Die Stiftung kann sich nach den Worten ihres Vorsitzenden Walter Smerling «die Präsentation der Ausstellung Diversity United unter diesen Bedingungen nicht vorstellen». Gesetzt wird auf Rücknahme der Verbote «und auf die Wirkungsmacht der Kunst».

Für «Diversity United» ist die Überwindung eines solchen Konflikts das Ziel. «In einer Zeit der globalen Krise und zunehmenden politischen Sprachlosigkeit fordert die Kunst den gesellschaftlichen Dialog», sagen die Ausstellungsmacher.

In der Ausstellung ist reichlich Stoff zu finden für Nachdenken, Auseinandersetzung, Streit. Der türkische Konzeptkünstler Ahmet Ögüt schickt Besucherinnen und Besucher durch ein Spalier von Polizeischildern verschiedener Länder. Die Russin Ekaterina Muromtseva spielt mit lebensgroßen Aquarellen als «Streikposten» auf die Proteste der vergangenen Jahre an. Ihre Landsfrau Olga Chernysheva hat Kronleuchter am Straßenrand fotografiert. Von wegen Idylle: Fabrikarbeiterinnen müssen die von ihnen hergestellten Produkte selbst verkaufen, das Deputat ist ihr Lohn.

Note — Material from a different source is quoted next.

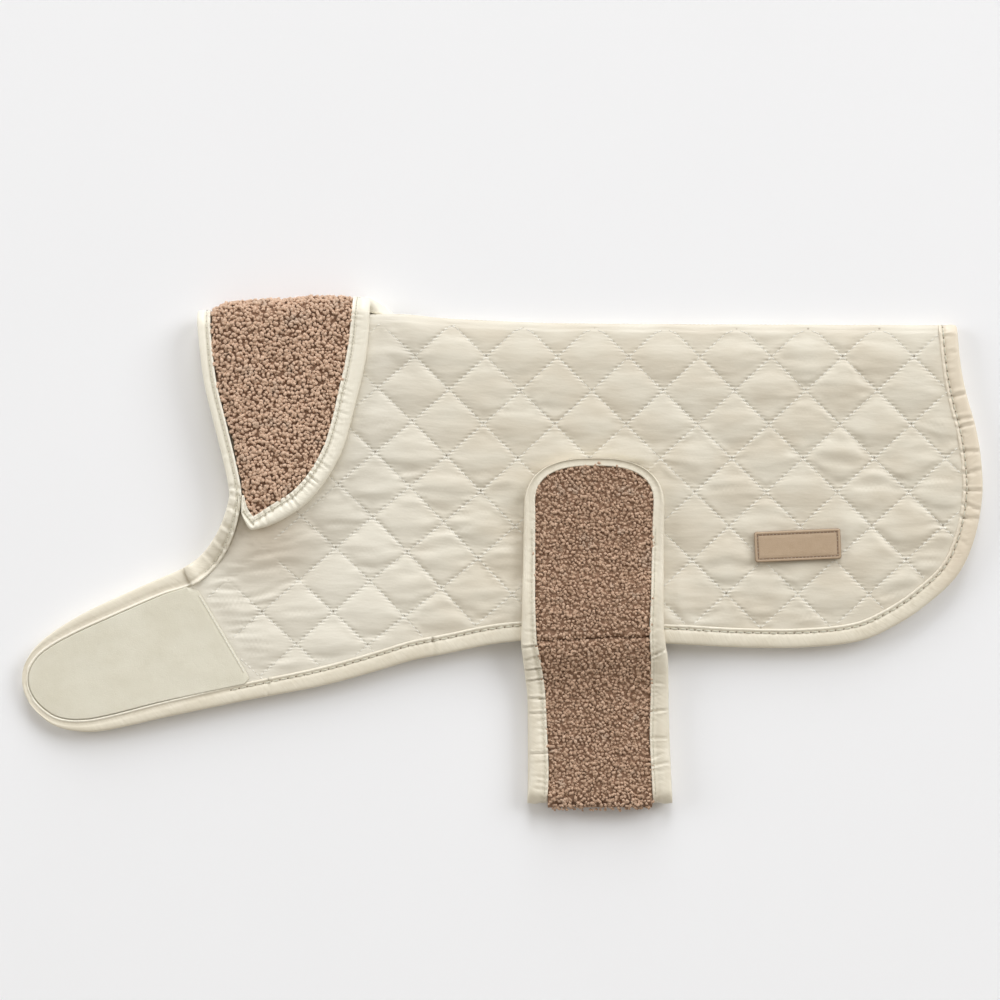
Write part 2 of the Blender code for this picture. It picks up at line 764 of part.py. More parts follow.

Die aus Zwickau stammende Henrike Naumann stellt mit «Ostalgie» ein komplettes Wohnzimmer auf die Seite. Unter der so möglichen Draufsicht werden aussortierte Möbel zur ostdeutschen Biografie. Lucy und Jorge Orta haben ein Ausweisbüro für Antarktika aus wiederverwerteten Materialien geschaffen. Inhaber ihre frisch gestempelten Pässe setzen sich ein für Freiheit ohne Grenzen für alle, Frieden, Menschenrechte und Klimaschutz.

Auch viele schon lange Zeit bekannte Namen sind zu finden. Georg Baselitz ist dabei, Olafur Eliasson, Gilbert & George, Anselm Kiefer mit einer raumgreifenden Theaterkulisse über Grenzen hinweg, Gerhard Richter hat Bilder aus Deutschland mit seinen Farbspuren versehen, Wolfgang Tillmans oder Rosemarie Trockel.

Sie schauen auf Macht und Gleichheit, thematisieren Migration und Territorium, fragen nach politischen und persönlichen Identitäten in einem Europa, das Verantwortung zu tragen hat in einer globalisierten Welt.